Exercise
Find each line with "from" and copy it.

[A run of records]
%%

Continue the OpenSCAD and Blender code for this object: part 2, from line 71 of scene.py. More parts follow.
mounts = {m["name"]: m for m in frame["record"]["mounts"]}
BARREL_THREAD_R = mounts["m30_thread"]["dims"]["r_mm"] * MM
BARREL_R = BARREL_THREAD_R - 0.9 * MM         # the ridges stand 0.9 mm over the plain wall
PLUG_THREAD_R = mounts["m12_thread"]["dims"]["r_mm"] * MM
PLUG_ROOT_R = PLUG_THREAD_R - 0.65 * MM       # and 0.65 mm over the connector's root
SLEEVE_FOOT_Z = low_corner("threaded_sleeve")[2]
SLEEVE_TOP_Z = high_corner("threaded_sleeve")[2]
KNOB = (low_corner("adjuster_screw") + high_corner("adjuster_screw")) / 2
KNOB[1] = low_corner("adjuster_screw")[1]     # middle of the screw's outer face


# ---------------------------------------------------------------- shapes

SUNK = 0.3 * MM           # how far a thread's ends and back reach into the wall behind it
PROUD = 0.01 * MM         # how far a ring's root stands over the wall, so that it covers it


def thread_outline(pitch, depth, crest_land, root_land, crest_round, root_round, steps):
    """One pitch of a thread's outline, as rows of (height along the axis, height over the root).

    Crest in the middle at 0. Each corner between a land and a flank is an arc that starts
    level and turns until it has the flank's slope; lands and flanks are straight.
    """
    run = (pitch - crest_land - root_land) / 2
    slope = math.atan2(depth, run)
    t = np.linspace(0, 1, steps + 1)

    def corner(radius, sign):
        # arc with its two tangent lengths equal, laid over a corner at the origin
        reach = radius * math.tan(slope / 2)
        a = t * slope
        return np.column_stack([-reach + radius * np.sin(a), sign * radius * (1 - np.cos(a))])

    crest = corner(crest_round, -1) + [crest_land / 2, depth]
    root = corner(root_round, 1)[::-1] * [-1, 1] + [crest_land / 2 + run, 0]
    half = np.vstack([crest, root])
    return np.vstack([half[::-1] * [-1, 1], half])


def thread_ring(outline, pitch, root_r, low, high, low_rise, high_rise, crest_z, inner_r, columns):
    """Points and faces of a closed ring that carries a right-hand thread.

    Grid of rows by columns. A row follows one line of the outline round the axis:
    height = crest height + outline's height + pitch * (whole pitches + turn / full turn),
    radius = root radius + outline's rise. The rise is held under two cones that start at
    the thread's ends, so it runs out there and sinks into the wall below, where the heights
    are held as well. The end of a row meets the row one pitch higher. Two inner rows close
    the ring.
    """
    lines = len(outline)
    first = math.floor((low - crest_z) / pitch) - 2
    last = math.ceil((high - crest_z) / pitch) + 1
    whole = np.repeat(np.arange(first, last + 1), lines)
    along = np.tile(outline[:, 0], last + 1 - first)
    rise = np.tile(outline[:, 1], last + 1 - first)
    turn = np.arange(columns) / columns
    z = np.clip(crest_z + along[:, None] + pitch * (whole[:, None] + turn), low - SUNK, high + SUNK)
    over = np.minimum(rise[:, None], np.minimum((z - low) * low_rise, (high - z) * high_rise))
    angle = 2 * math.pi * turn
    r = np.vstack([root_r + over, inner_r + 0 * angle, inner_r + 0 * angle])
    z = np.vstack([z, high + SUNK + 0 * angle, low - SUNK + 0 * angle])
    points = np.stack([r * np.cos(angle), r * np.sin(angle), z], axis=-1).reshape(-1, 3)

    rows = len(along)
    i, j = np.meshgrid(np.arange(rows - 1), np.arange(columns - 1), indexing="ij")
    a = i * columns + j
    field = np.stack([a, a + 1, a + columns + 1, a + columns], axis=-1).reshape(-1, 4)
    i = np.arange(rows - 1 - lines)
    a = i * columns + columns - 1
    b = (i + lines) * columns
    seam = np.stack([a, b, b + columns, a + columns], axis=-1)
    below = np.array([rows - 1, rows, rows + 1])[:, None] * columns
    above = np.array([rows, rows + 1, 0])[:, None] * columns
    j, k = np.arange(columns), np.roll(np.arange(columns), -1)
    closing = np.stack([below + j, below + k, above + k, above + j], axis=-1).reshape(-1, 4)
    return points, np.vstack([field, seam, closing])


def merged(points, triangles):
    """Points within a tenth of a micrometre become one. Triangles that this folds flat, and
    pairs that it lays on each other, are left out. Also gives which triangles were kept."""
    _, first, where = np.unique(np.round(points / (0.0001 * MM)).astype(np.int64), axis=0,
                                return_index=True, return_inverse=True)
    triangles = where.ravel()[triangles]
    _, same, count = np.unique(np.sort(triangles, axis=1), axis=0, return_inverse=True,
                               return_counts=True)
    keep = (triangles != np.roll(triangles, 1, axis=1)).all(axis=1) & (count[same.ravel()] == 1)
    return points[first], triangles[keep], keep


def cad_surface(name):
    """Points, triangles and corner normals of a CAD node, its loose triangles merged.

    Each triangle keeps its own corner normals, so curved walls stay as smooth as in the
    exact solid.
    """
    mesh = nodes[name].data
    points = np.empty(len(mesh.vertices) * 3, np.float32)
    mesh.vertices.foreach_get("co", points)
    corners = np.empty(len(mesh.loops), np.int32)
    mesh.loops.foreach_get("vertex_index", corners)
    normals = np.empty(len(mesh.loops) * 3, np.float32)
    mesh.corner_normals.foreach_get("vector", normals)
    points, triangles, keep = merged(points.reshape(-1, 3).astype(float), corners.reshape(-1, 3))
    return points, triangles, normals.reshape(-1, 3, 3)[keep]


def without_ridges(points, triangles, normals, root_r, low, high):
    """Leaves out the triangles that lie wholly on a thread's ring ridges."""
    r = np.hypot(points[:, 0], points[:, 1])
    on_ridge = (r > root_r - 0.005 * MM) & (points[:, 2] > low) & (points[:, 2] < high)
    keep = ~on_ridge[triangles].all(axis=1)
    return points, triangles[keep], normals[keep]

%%
%%

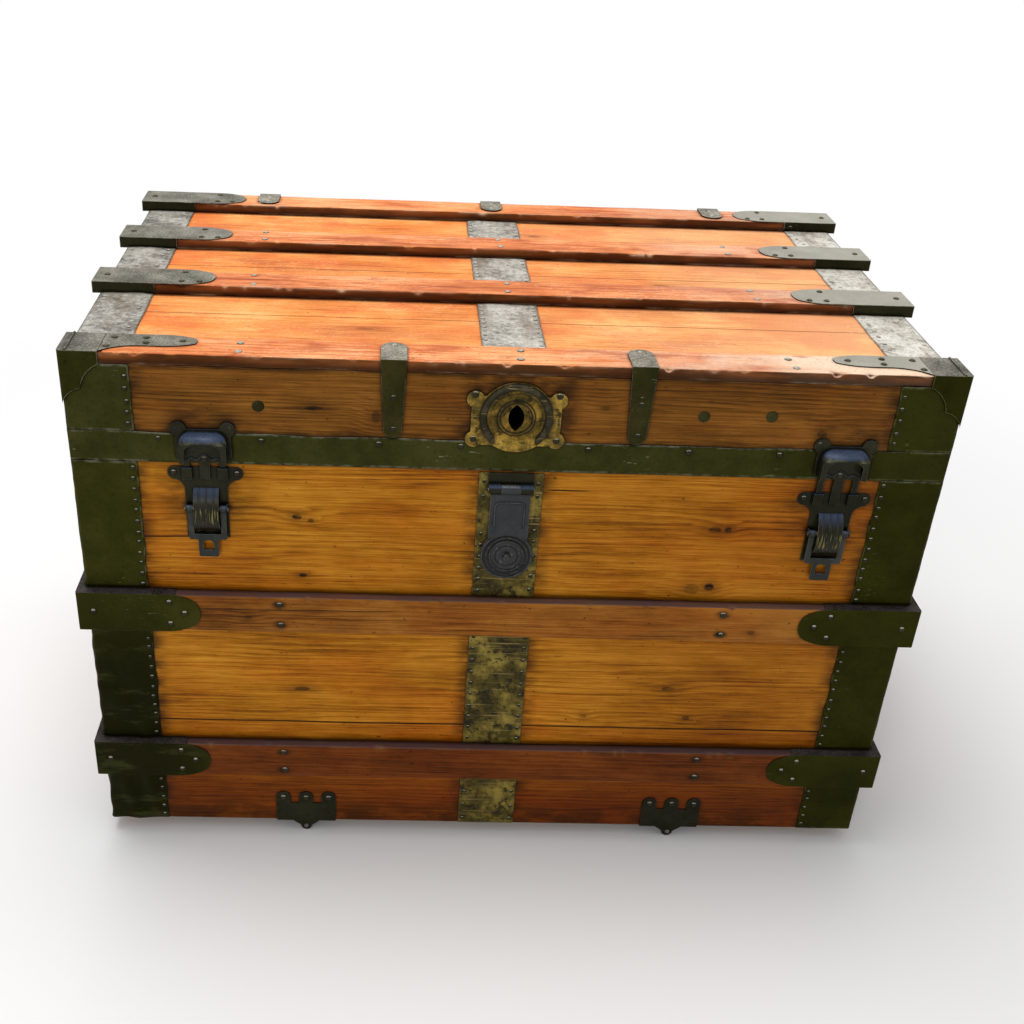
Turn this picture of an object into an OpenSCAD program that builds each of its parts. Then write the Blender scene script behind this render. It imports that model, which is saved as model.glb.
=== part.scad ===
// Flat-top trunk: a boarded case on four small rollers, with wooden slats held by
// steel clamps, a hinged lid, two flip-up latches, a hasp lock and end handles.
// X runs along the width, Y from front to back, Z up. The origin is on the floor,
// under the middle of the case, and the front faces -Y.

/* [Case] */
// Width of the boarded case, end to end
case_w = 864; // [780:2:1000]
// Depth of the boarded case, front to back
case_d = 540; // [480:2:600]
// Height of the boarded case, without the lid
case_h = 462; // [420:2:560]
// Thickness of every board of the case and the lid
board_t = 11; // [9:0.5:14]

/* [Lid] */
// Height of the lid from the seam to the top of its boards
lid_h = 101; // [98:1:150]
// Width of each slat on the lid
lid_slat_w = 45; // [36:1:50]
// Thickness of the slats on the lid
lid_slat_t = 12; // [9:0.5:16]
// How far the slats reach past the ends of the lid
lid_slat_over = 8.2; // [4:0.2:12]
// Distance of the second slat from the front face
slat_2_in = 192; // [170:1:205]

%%

Solution below
Continue the OpenSCAD and Blender code for this object: part 2, from line 71 of scene.py. More parts follow.
// X runs along the width, Y from front to back, Z up. The origin is on the floor,
// Height of the lid from the seam to the top of its boards
// Distance of the second slat from the front face